Each state has its own rules for when delegates are allowed vote their conscience. In the first round of voting, 95 percent of delegates are bound by the results of their states, a number that drops to 40 percent in the second round and 20 percent in a third round. In some states, rules make it harder for delegates to vote freely after the first ballot. In Alabama, where Trump won 36 delegates with 43 percent of the vote, the state’s delegation is bound by the results until two-thirds of the delegates agree to release themselves and vote how they want.
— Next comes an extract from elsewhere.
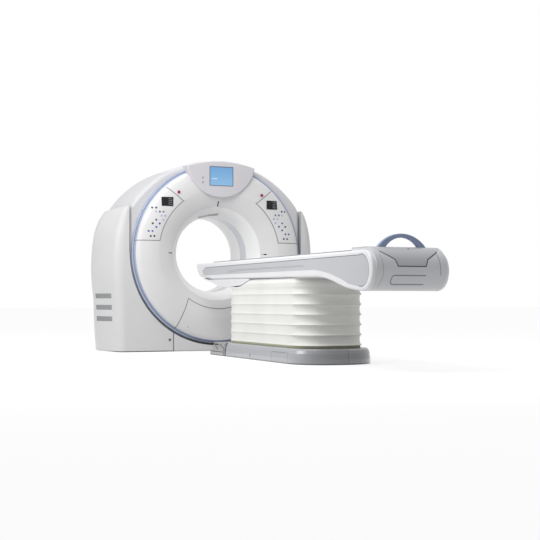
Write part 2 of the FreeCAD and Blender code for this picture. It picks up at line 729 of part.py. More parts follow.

Sessions, the Alabama Republican and Senate’s lone GOP Trump supporter, said he doesn’t expect mass defections from his delegation on the convention floor.
“We met with our delegates,” Sessions said, himself a delegate. “I don’t expect any of the Trump delegates in Alabama to alter their support for Trump.”
Then there are the wild cards.
Oklahoma Sen. Jim Inhofe, a former Rubio supporter who now backs Kasich, has been sharply critical in the past of Cruz’s sharply worded comments about fellow Senate Republicans. While he’s not a delegate, Inhofe said he may urge a Trump-Kasich ticket in Cleveland.
“He’d never say that he’d be agreeable to be vice president but that’s because that time hasn’t come yet,” Inhofe said of Kasich.